- Task details -
Search the records that follow and extract every line containing the string "Blender".

- Material -
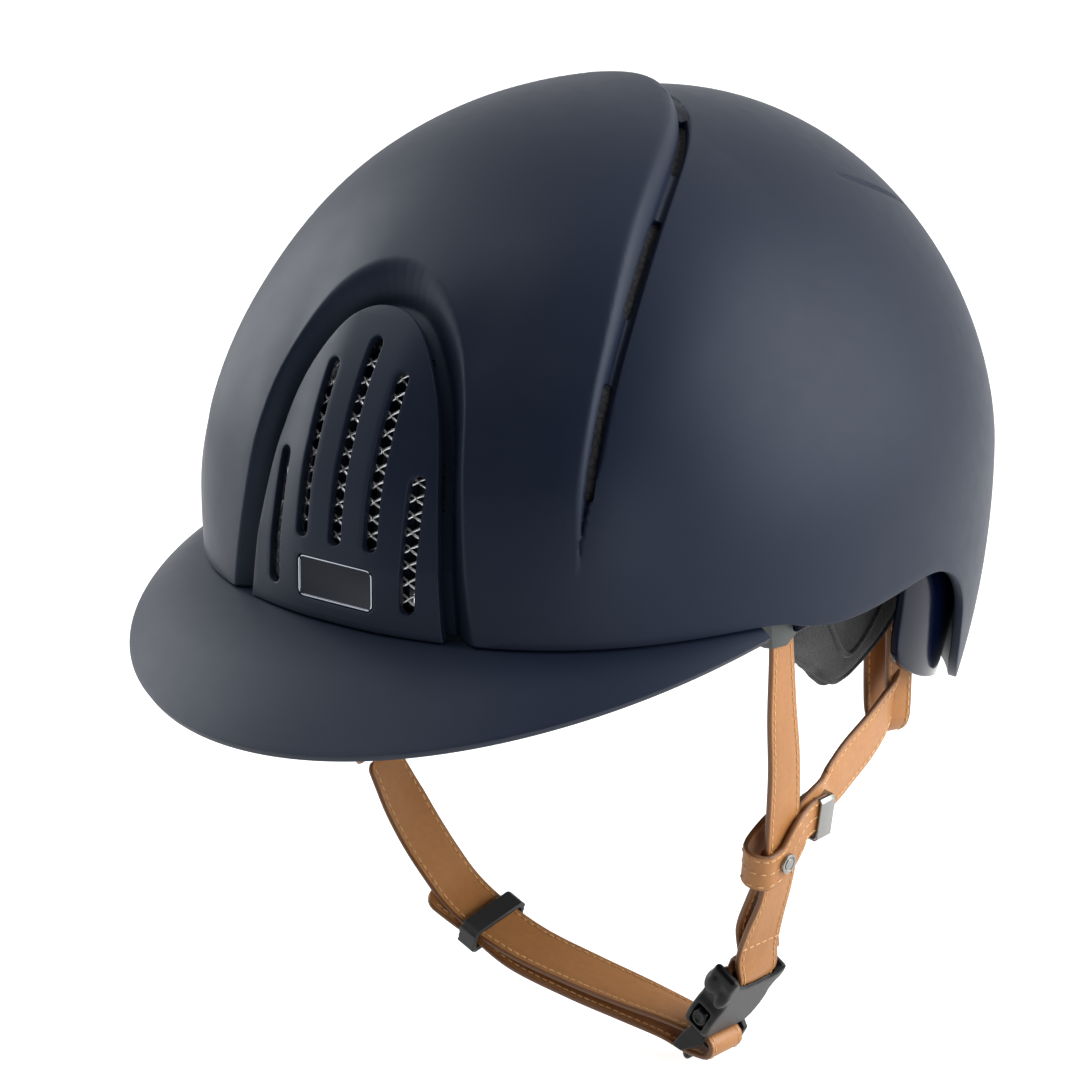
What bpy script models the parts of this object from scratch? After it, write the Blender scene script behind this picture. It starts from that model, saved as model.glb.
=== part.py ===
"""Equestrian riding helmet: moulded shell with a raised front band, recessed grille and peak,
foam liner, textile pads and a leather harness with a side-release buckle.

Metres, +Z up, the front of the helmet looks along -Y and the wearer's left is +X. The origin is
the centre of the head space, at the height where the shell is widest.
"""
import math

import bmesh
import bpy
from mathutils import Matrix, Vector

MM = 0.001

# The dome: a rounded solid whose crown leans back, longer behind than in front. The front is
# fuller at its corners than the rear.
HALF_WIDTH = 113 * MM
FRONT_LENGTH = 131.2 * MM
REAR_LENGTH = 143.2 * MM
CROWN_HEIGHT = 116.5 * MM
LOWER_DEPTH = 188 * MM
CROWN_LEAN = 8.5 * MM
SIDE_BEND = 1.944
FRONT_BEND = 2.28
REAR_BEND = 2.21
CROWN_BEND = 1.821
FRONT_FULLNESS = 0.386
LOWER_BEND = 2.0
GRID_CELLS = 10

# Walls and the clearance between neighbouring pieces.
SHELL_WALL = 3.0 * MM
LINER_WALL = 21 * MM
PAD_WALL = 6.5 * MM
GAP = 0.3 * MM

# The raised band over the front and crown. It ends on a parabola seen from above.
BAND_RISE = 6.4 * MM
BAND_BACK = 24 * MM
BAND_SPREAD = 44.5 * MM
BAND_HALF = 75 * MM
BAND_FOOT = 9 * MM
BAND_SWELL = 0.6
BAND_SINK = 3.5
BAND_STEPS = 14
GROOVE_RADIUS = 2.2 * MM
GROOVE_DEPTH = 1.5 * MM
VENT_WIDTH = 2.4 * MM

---

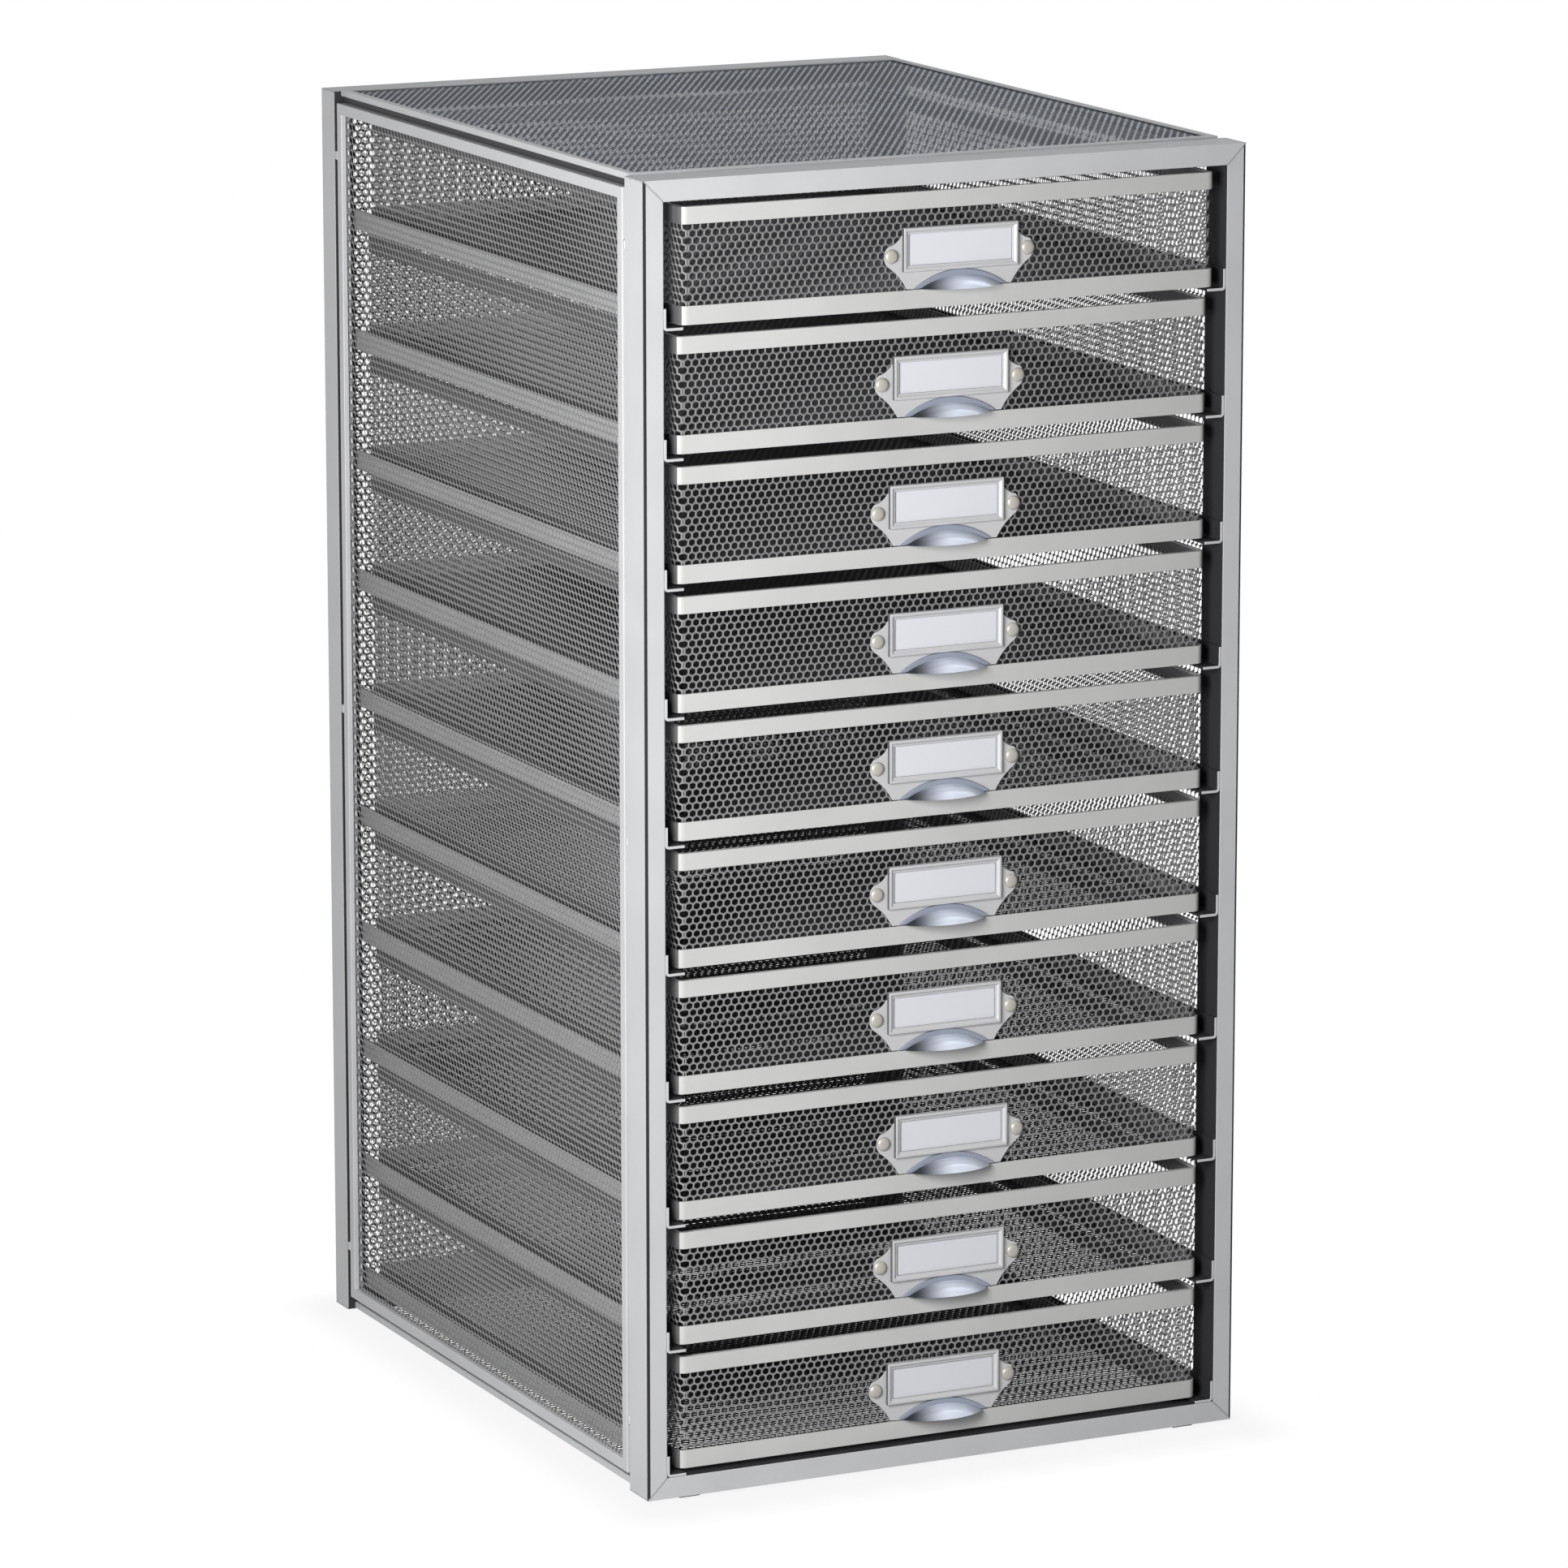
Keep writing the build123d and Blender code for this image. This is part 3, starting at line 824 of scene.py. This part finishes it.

- Task output -
What bpy script models the parts of this object from scratch? After it, write the Blender scene script behind this picture. It starts from that model, saved as model.glb.
Keep writing the build123d and Blender code for this image. This is part 3, starting at line 824 of scene.py. This part finishes it.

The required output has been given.